Outside Iraq, you get the impression that Sunni Arabs take orders from their religious leaders. But unlike the Shia, the Sunnis have no revered leader like the Grand Ayatollah Ali al-Sistani. They can be ambivalent about their clerics, often treating local imams like benign country parsons.
Sunni Arab society outside of Baghdad, where most of the fighting is taking place, is deeply divided along tribal lines and these tribes are in turn divided among smaller clans or subtribes (some of which have Shia and Sunni branches).

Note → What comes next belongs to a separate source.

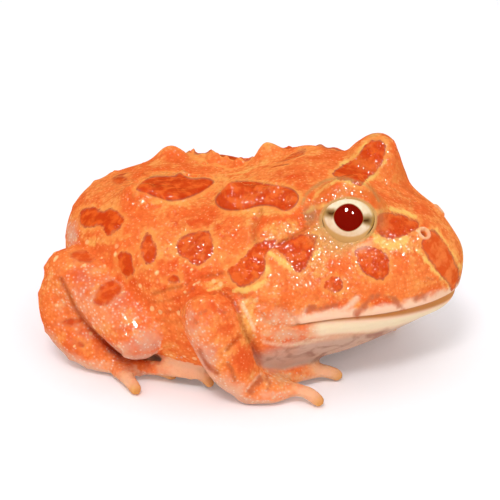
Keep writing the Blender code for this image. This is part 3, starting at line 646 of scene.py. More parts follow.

The relationship between the tribes is complex and often violent. American marines recently found themselves involved in what appeared to be a tribal fight along the Syrian border between clans who oppose Salafi foreign fighters and those that support them. Knight Ridder Newspapers has reported that tribal leaders in the area asked the government for help and then found themselves caught in the crossfire.
The divisions of Sunni society means its cooperation will require accommodating a host of factions, which are difficult to distinguish and by now extremely suspicious of each other and outsiders.
No one is probably more aware of this than Mr. Zarqawi, who, said his driver, Abu Usama, in news reports, was nearly caught by American forces in February. Mr. Usama, who was arrested in the raid, was quoted as saying that when American forces closed in, Mr. Zarqawi jumped out of his moving car demanding repeatedly: "Who lives in this area? What subtribe is here?"
It is a question that foreigners in Iraq might be asking more frequently in the coming months.
Patrick Graham is a former correspondent for The National Post in Canada. His article for Harper's Magazine in June 2004 about his time with Iraqi insurgents won an Overseas Press Club of America award.